The stand off between Mary and Judas is a prompt to each of us to ask: where are you in this situation?

Are you with the shameless Mary, worshipping Jesus and risking the wrath of her sister who has done the hard work, or the onlooking men who don’t quite trust their feelings when a woman lets down her hair in public, or the sneer of Judas who knows the price of everything and the value of nothing?

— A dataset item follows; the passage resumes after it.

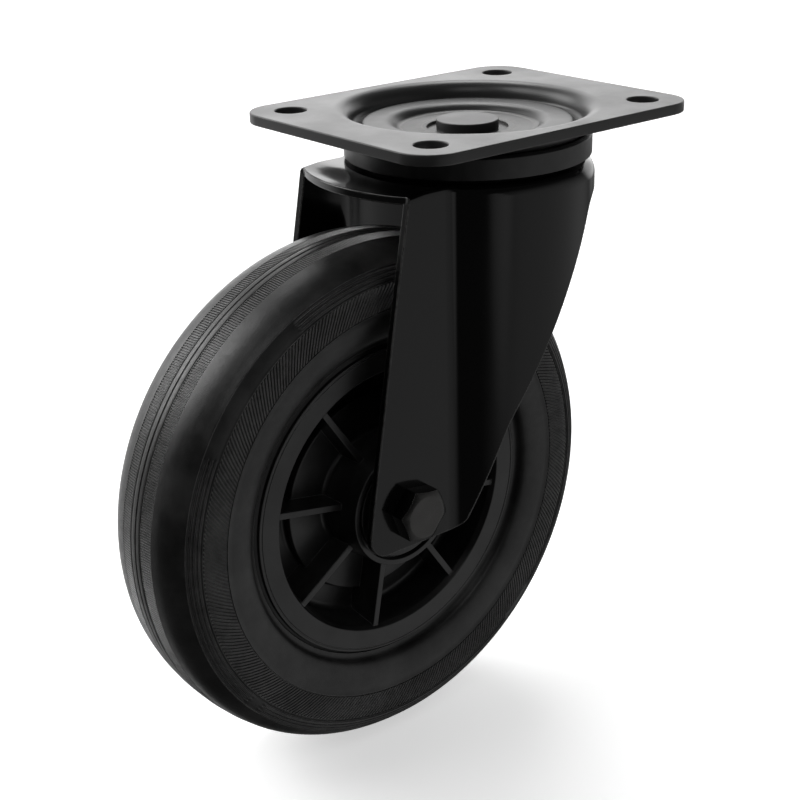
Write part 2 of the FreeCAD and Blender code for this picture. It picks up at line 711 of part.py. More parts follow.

Or are you with the apparently cautious, prudent and reliable Judas, as he must seem to most present, looking after the limited resources of the group to keep them going as well as giving to the poor? Even at the last supper it seemed possible that Judas left the meal to give something to the poor. We need to put ourselves aside from our natural inclination to distance ourselves from Judas. Even at that that last moment none of the other disciples had suspected him of treachery. Is there something of Judas as we glance in our own mirror?

Or are you back in the kitchen with Martha? If that is where you are, how do you feel about both Mary and Judas? And how do you feel about Jesus and what he said?

As we make our way with the key figures in holy week, may they lead us to new understanding of our inner lives. And so may we find time this week to renew ourselves by setting ourselves apart, by aligning ourselves more closely with Jesus in his passion and resurrection. Amen.